We are engaging in these activities amidst an ongoing crisis of church governance around the issue of same gender marriages (which are not allowed by United Methodist Church Law and significant number of United States UM clergy committed to breaking that law). The crisis focused around same gender issues and ministry is, I am convinced, a presenting issue of the deeper crisis of theology and authority (biblical and ecclesiastical). The United Methodist Publishing House (UMPH) is releasing a new book edited by Bishop Rueben Job and President & Publisher of the UMPH entitled Finding Our Way: Love and Law in the United Methodist. In Finding Our Way various bishops of the church offer perspectives for prayer and consideration about the best way forward in this current presenting crisis for the United Methodist Church. I am privileged to be one of the contributors. I commend it to your reading.

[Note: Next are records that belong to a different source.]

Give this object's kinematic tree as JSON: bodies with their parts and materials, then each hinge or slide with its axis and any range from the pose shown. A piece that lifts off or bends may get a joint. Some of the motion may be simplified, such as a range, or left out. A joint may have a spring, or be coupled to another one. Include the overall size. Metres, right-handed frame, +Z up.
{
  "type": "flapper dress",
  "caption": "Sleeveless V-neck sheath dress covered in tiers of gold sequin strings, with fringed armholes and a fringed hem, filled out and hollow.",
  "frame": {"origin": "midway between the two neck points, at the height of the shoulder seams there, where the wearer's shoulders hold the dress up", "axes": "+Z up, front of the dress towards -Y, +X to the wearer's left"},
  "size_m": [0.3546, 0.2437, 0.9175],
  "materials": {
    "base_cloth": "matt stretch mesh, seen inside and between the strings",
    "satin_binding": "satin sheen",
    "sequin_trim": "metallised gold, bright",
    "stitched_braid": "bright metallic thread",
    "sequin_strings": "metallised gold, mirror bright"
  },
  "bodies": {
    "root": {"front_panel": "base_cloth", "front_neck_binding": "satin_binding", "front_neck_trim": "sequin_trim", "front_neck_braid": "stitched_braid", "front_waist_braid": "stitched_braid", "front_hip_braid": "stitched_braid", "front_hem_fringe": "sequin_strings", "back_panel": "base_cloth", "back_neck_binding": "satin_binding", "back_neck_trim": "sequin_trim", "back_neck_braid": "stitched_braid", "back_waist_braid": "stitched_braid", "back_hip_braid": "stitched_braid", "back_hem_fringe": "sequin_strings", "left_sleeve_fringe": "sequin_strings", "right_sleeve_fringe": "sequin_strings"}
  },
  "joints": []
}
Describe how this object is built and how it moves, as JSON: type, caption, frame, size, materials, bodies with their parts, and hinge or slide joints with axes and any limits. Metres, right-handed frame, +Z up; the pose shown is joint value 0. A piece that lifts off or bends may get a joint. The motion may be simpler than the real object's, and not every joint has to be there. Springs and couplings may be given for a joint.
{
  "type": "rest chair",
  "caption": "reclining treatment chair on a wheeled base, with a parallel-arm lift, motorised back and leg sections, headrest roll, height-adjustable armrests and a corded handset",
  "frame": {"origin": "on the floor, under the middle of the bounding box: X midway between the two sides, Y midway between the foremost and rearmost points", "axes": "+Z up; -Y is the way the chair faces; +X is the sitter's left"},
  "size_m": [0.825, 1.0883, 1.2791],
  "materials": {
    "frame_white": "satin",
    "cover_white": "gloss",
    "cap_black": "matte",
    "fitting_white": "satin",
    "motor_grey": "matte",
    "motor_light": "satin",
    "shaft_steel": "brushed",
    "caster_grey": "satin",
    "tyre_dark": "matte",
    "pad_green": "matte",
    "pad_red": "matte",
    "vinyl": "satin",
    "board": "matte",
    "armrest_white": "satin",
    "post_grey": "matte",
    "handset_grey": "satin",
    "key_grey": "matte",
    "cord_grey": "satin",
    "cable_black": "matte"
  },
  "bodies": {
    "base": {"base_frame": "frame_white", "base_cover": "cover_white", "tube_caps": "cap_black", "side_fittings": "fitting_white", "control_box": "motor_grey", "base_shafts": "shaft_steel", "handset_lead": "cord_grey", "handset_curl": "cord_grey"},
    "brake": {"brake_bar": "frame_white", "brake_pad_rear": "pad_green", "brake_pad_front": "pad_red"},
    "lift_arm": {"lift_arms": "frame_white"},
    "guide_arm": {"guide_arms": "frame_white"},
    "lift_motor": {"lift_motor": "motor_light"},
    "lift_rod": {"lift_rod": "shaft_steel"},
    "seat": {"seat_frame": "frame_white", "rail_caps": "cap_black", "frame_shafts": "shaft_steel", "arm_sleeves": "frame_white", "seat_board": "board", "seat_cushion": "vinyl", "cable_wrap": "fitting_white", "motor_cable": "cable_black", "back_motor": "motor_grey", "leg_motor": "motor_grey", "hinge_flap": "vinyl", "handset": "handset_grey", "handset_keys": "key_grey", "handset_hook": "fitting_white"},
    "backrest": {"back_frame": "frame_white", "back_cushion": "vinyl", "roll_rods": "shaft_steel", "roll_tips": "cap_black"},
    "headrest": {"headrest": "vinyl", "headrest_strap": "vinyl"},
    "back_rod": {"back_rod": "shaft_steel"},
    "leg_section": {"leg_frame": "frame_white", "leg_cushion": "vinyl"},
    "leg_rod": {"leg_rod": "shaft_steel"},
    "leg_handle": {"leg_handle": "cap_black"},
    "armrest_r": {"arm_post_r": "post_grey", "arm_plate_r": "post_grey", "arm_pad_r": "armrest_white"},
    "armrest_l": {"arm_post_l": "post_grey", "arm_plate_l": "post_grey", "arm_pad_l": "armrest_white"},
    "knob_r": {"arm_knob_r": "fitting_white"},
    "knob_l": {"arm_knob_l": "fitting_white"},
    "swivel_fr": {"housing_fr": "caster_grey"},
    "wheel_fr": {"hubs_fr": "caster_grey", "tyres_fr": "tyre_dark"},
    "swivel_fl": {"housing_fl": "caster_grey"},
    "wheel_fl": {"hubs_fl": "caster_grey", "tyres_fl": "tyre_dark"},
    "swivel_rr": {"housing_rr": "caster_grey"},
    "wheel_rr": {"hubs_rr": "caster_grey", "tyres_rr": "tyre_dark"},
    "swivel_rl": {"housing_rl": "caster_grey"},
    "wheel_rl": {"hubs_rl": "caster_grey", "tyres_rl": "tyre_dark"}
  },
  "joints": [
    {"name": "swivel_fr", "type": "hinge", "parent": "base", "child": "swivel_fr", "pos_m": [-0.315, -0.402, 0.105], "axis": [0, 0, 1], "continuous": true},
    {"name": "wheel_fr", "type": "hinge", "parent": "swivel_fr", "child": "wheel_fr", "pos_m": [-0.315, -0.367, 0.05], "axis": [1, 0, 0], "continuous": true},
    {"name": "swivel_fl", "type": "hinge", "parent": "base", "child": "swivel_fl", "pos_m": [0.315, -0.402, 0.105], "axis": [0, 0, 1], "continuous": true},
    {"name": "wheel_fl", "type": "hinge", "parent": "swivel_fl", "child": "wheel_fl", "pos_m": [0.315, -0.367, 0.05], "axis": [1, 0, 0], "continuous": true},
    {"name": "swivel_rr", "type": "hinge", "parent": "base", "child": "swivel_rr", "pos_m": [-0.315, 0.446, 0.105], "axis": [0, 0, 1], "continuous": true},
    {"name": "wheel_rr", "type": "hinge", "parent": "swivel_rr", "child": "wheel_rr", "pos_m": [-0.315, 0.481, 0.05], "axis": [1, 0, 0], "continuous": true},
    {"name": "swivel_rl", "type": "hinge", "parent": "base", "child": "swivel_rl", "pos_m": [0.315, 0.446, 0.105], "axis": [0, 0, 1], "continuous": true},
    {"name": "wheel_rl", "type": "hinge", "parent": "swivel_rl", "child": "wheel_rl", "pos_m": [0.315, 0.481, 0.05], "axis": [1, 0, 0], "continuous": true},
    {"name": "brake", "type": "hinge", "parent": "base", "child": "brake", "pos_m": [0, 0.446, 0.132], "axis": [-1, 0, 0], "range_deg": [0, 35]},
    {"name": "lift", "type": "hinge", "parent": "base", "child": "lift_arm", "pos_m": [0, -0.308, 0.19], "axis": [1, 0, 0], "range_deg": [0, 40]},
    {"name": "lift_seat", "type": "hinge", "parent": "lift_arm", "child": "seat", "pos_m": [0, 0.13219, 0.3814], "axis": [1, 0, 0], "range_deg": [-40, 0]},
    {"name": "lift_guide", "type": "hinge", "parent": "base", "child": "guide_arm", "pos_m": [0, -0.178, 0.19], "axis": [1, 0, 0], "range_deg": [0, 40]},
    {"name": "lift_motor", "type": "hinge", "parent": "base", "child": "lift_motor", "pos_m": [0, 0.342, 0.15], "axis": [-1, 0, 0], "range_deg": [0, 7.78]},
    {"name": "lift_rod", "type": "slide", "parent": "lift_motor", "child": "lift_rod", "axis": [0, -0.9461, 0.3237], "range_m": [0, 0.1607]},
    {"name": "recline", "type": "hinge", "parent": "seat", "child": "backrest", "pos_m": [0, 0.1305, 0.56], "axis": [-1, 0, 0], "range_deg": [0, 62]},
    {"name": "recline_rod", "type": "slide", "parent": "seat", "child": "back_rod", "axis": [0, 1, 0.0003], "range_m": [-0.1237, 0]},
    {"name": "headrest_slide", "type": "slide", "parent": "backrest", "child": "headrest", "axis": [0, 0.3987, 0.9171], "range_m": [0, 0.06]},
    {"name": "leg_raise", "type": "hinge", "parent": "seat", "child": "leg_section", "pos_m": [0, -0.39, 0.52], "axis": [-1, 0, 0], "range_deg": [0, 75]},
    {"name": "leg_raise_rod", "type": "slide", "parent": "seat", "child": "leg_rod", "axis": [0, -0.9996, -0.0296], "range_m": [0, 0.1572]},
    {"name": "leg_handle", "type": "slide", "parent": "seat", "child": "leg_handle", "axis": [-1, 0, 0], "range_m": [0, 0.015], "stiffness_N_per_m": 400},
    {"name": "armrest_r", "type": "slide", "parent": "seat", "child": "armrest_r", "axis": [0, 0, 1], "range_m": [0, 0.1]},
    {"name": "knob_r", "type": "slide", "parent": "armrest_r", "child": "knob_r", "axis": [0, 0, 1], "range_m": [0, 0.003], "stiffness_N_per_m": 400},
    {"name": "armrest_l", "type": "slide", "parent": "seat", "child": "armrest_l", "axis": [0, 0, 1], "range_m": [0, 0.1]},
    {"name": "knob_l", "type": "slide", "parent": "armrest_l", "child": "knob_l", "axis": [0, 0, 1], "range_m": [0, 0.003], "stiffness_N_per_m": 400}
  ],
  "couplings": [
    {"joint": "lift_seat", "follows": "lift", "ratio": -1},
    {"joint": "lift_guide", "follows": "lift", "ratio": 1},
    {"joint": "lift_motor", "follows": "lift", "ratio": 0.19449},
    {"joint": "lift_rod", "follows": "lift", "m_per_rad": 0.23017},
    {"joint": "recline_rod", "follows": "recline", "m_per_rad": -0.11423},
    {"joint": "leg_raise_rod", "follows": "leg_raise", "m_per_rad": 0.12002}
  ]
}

Scott Jones, bishop for the Great Plains area, correctly observes, “Unity rests in coherence of doctrine, mission, and discipline.” The painful reality is that we lack coherence in doctrine. We don’t have deep clarity on mission. (We agree to “make disciples,” but we don’t agree on what it means to be a disciple.) And we are locked in a struggle over discipline.
This pessimistic assessment should not deter us. The church been here before. After all, we are a people of the resurrection. Wesley’s great affirmation is an echo of the risen Savior’s promise at the close of the gospel of Matthew; “the best of all is that God is with us!”
The question we must face as we look to a future of hope is: What form will this new future God is calling us to take? We must weld the Lord’s promise in Jeremiah to a resurrection conviction and theology. “I know the plans I have in mind for you, declares the Lord; they are plans for peace, not disaster, to give you a future filled with hope. When you call me and come and pray to me, I will listen to you. When you search for me, yes, search for me with all your heart, you will find me.” (Jeremiah 29:11-13)
To borrow from Yeats’ marvelous poem The Second Coming:
“Surely some revelation is at hand;
Surely the Second Coming is at hand.”
It is to this end we will labor on our Learning Retreat.